Note that the default behavior (also used in pytadbit.tadbit.tadbit()) corresponds to method=’sqrt’.

optimal_imp_parameters(start, end, n_models=500, n_keep=100, n_cpus=1, upfreq_range=(0, 1, 0.1), close_bins=1, lowfreq_range=(-1, 0, 0.1), scale_range=[0.005], maxdist_range=(400, 1400), cutoff=300, outfile=None, verbose=True)[source]

Find the optimal set of parameters to be used for the 3D modeling in IMP.

Parameters:
  • start – first bin to model (bin number)
  • end – last bin to model (bin number)
  • n_models (500) – number of modes to generate
  • n_keep (100) – number of models used in the final analysis (usually the top 20% of the generated models). The models are ranked according to their objective function value (the lower the better)
  • close_bins (1) – number of particles away (i.e. the bin number difference) a particle pair must be in order to be considered as neighbors (e.g. 1 means consecutive particles)
  • n_cpus – number of CPUs to use
  • verbose (True) – if set to True, information about the distance, force and Z-score between particles will be printed
  • lowfreq_range ((-1,0,0.1)) – range of lowfreq values to be optimized. The last value of the input tuple is the incremental step for the lowfreq values
  • upfreq_range ((0,1,0.1,0.1)) – range of upfreq values to be optimized. The last value of the input tuple is the incremental step for the upfreq values
  • maxdist_range ((400,1400,100)) – upper and lower bounds used to search for the optimal maximum experimental distance. The last value of the input tuple is the incremental step for maxdist values
  • scale_range ([0.01]) – upper and lower bounds used to search for the optimal scale parameter (nm per nucleotide). The last value of the input tuple is the incremental step for scale parameter values
  • verbose – print the results to the standard output

Note

Each of the _range parameters accept tuples in the form

(start, end, step), or a list with the list of values to test.

E.g.:
  • scale_range=[0.001, 0.005, 0.006] will test these three values.
  • scale_range=(0.001, 0.005, 0.001) will test the values 0.001, 0.002, 0.003, 0.004 and 0.005
Returns:a tuple containing:
  • a 3D numpy array with the values of the correlations calculated
  • the range of scale used
  • the range of maxdist used
  • the range of upfreq used
  • the range of lowfreq used
print_hic_matrix(print_it=True)[source]

Return the Hi-C matrix as string

Returns:list of lists representing the Hi-C data matrix of the current experiment
set_resolution(resolution, keep_original=True)[source]

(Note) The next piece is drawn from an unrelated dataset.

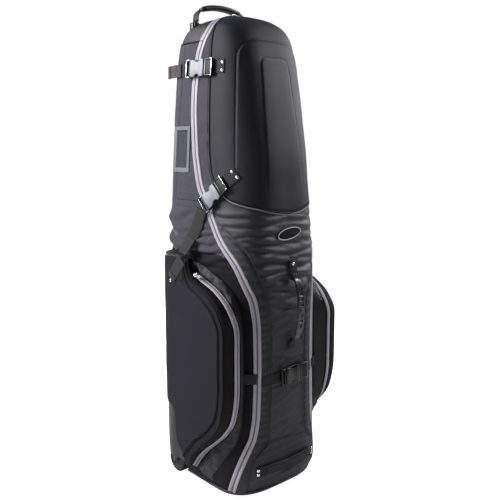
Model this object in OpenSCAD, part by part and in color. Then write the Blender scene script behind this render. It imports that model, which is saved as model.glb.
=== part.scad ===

Set a new value for the resolution. Copy the original data into Experiment._ori_hic and replace the Experiment.hic_data with the data corresponding to new data (pytadbit.Chromosome.compare_condition()).

Parameters:
  • resolution – an integer representing the resolution. This number must be a multiple of the original resolution, and higher than it
  • keep_original (True) – either to keep or not the original data
write_interaction_pairs(fname, normalized=True, zscored=True, diagonal=False, cutoff=None, header=False, true_position=False, uniq=True, remove_zeros=False, focus=None)[source]

Creates a tab separated file with all the pairwise interactions.

Parameters:
  • fname – file name where to write the pairwise interactions
  • zscored (True) – computes the z-score of the log10(data)
  • normalized (True) – use the weights to normalize the data
  • cutoff (None) – if defined, only the zscores above the cutoff will be writen to the file
  • uniq (False) – only writes one representent per interacting pair
  • true_position (False) – if, true writes genomic coordinates, otherwise, genomic bin.
  • focus (None) – writes interactions between the start and stop bin passed to this parameter.